A volte ripensando al passato non riesco a capacitarmi di come le modalità di controllo del latte destinato alla trasformazione siano completamente cambiate in un arco temporale ristretto a poche decine d’anni.

Sono stata uno dei primi tecnici ad operare all’interno dell’Associazione Allevatori in un progetto nazionale per il miglioramento della qualità del latte, promosso dal Ministero dell’Agricoltura e finanziato dall’allora Comunità Europea (CE). Nei primi anni ’80 c’erano nella mia regione, il Friuli Venezia Giulia, più di seicento latterie (caseifici) sociali per lo più a gestione turnaria ed io ho potuto respirare la vita di latteria, proprio svolgendo l’attività di prelievo e di analisi del prodotto conferito.

Gli allevatori portavano in latteria ogni giorno il latte appena munto con quello della mungitura della sera precedente, in appositi contenitori di alluminio od acciaio, che veniva pesato e versato in apposite bacinelle e poi in caldaia per la trasformazione in formaggio.

Il casaro annotava il quantitativo su un grande registro di latteria e sul libretto del socio conferitore identificato da un numero.

Le quantità erano molto variabili, da alcuni quintali a pochi litri, perché nella stalla ci potevano essere tante o anche una sola bovina da latte. Di solito l’orario di ricevimento era dalle 6 – 6,30 alle 8 – 8,30 ed in ogni latteria c’erano soci più mattinieri e soci abitualmente in ritardo. D’estate arrivavano tutti presto per sfruttare il più possibile le ore di luce per i lavori nei campi, mentre d’inverno c’era la tendenza ad alzarsi un po’ più tardi. La domenica tanti arrivavano vestiti a festa, pronti per andare a bere il caffè al bar in compagnia e per andare poi a messa.

formaggi a latte crudoAl momento della pesatura il latte veniva filtrato tramite un colino che più di qualche volta permetteva di scoprire filamenti, grumi, ed altre alterazioni visibili derivate da infiammazioni alla mammella (mastiti) o dalla cattiva conservazione del latte della sera e che quindi secondo regolamento non si sarebbe dovuto conferire. Quanto l’allevatore fosse già a conoscenza del problema non è dato sapere.

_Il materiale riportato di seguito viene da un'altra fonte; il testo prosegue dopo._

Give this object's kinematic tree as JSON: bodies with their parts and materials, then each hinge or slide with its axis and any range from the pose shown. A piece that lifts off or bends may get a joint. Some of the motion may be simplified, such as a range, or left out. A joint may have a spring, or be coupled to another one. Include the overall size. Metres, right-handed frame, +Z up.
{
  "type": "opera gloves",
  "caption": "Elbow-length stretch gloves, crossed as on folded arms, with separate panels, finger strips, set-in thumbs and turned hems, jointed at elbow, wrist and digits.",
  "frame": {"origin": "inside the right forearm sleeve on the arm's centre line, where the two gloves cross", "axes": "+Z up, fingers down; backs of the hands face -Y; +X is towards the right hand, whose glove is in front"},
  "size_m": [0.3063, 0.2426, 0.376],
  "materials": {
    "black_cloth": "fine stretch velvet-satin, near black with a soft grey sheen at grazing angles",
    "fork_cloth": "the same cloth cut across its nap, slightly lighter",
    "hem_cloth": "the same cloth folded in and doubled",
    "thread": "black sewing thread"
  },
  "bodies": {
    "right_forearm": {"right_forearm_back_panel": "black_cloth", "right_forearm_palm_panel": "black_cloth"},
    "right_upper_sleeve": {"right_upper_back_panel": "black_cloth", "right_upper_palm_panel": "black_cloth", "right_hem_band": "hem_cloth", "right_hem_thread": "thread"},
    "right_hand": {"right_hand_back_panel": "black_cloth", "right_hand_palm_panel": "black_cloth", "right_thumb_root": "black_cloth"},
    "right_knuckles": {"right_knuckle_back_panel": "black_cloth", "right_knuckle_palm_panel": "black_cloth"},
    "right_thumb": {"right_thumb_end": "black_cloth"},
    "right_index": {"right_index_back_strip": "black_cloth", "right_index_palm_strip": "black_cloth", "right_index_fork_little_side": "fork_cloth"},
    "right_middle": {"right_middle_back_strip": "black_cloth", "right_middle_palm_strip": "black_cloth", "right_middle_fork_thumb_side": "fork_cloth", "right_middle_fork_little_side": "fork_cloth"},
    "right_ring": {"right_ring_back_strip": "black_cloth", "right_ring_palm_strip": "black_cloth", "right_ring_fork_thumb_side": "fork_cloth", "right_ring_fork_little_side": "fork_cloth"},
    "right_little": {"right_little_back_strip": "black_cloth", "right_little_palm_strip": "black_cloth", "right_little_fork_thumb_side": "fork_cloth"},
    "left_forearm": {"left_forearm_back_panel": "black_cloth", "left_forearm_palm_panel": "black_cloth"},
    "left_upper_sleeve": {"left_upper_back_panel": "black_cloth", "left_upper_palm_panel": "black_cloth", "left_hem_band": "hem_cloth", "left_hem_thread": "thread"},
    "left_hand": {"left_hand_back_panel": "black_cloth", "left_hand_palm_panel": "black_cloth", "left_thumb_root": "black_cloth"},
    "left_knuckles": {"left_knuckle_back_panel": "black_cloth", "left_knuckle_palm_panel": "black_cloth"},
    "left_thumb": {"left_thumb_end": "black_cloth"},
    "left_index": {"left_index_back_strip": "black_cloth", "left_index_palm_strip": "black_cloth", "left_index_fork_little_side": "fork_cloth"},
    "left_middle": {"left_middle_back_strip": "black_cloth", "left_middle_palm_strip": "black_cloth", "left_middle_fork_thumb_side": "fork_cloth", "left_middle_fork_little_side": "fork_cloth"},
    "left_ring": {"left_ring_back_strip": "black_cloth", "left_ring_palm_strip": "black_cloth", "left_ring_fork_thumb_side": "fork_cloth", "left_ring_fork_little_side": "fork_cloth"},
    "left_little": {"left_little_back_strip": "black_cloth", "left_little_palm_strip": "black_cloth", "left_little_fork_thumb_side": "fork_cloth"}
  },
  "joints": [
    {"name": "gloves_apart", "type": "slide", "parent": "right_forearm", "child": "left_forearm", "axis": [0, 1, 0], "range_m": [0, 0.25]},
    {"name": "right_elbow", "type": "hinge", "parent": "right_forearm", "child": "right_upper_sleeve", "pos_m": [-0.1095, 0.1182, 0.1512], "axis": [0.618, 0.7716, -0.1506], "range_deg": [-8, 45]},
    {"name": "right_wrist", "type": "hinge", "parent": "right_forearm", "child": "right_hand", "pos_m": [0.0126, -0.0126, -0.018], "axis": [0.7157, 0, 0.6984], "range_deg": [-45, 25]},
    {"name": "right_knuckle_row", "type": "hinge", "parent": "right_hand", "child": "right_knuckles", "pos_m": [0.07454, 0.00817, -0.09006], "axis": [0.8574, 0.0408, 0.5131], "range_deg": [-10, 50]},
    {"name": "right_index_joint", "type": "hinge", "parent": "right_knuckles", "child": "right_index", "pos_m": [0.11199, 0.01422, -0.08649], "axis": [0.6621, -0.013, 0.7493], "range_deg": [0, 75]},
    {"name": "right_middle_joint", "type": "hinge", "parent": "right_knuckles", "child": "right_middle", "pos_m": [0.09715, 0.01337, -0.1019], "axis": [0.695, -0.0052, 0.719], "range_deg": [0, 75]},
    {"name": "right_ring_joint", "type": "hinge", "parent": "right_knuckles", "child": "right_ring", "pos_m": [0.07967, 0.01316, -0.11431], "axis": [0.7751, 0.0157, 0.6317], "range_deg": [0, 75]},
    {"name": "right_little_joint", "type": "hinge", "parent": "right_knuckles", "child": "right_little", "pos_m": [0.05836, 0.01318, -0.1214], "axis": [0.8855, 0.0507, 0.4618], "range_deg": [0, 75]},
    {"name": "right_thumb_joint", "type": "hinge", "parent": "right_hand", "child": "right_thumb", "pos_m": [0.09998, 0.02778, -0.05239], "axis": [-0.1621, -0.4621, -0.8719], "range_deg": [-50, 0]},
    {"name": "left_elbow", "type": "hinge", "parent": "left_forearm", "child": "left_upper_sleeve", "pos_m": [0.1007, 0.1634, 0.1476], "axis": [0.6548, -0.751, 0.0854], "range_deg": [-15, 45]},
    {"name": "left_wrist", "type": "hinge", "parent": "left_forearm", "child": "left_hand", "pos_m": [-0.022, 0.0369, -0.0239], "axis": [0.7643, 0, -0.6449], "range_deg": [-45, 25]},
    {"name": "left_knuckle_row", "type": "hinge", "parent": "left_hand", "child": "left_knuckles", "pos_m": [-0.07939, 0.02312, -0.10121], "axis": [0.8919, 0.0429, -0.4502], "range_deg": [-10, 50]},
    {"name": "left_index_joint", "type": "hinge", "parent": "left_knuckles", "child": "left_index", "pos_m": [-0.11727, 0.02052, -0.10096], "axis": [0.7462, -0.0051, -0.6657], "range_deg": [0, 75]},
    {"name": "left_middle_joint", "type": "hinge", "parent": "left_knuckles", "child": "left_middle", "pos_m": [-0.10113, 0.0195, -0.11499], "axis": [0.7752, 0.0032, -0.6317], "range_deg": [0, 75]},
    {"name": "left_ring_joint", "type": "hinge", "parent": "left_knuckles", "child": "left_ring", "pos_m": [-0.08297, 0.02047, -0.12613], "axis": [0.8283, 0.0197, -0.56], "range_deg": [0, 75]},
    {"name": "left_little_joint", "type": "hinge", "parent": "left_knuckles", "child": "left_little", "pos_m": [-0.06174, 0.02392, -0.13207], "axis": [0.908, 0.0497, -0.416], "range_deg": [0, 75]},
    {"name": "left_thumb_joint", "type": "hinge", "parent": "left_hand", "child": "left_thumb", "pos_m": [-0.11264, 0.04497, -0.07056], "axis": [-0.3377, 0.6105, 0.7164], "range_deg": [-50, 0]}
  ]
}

A fronte delle rimostranze del casaro, perché il latte alterato avrebbe potuto creare difetti nel formaggio, la reazione era sempre di innocente sorpresa!

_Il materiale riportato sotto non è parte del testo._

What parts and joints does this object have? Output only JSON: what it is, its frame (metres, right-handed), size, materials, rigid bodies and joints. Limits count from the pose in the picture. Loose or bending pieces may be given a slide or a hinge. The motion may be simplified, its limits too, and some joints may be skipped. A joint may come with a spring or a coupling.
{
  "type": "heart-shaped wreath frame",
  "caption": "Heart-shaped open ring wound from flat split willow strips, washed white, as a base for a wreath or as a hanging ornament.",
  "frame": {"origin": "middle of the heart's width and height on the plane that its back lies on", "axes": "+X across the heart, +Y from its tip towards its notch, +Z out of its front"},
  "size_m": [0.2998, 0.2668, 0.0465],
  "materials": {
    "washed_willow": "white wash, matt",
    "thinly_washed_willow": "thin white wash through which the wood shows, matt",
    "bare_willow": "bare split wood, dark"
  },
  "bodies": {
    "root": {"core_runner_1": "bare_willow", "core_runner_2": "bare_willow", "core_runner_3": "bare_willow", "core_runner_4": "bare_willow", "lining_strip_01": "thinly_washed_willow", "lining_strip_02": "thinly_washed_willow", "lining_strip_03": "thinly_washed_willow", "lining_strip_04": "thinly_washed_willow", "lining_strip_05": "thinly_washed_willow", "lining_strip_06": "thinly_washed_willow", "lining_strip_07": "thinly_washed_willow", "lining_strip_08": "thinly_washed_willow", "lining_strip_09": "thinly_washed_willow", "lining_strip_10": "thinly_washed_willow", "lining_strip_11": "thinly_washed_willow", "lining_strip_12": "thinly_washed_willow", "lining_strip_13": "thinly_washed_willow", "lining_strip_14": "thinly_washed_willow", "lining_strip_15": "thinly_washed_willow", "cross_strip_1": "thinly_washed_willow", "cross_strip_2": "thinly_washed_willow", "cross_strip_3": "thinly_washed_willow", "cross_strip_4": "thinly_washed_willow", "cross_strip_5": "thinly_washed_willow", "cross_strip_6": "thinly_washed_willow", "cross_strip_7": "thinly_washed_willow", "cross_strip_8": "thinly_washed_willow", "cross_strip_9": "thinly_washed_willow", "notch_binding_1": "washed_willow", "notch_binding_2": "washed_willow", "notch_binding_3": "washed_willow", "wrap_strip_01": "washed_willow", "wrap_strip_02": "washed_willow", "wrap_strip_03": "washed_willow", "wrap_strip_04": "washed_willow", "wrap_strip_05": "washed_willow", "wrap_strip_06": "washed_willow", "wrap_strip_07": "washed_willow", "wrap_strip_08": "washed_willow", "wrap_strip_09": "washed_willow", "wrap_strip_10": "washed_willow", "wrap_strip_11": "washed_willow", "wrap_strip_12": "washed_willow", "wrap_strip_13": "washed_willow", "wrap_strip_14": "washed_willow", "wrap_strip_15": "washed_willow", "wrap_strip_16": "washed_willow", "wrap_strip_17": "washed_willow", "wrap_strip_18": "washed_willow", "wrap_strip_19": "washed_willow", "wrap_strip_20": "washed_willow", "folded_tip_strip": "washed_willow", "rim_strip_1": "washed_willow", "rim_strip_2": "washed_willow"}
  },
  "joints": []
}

C’erano poi allevatori molto scrupolosi che non conferivano il latte di bovine che avevano partorito da poco senza aver prima portato un campione al casaro affinchè ne verificasse l’assenza di caratteristiche colostrali.

Le frodi più frequenti e biasimate erano la spannatura, cioè il prelievo della panna affiorata sul latte della sera e l’annacquamento, cioè l’aggiunta d’acqua per aumentare le quantità.

Uno dei primi strumenti di mestiere che ho avuto in dotazione è stato il lattosudiciometro, una grande siringa con cui veniva aspirato un campione di latte dai bidoni e nella quale veniva inserito un piccolo filtro in corrispondenza del raccordo.

L’uso del lattosudiciometro è stato a mio avviso strategico per indurre gli allevatori a prestare maggior attenzione all’igiene del latte.

In quegli anni in molte stalle si mungeva ancora a mano, talvolta senza curare la pulizia della mammella e la mungitrice (questa sconosciuta!) spesso non veniva sottoposta ad un adeguato lavaggio in tutte le sue parti. Se il colore del filtro inserito nel lattosudiciometro con il passaggio del latte diventava di varie tonalità di marrone, era chiaro che le condizioni igieniche di mungitura lasciavano un po’ a desiderare.

A quel tempo non c’erano leggi sulla privacy e tutti i filtri, contraddistinti dal numero di libretto che identificava il socio, venivano ben esposti. Poiché essere additato come un allevatore poco attento alla pulizia era una vergogna, si poteva star tranquilli che ripetendo l’esame il giorno successivo tutti i filtri sarebbero stati bianco…latte!

Ai nostri giorni il latte viene raccolto con mezzi muniti di cisterna direttamente in azienda, i campioni sono prelevati ed analizzati automaticamente e frequentemente per diversi parametri igienico sanitari. L’allevatore non porta più personalmente il latte in latteria e con il pagamento del latte a qualità a determinati dati di analisi corrisponde un relativo valore commerciale del prodotto.

Mi piace però ricordare quei momenti in cui con una finta indifferenza l’allevatore aspettava con apprensione l’estrazione del suo filtro dal lattosudiciometro e di come si scioglieva in un sorriso di sollievo e di orgoglio alla vista di un colore bianco latte. La sua soddisfazione in fondo era però di tutti i presenti, perché con un buon latte era garantita anche la qualità del formaggio!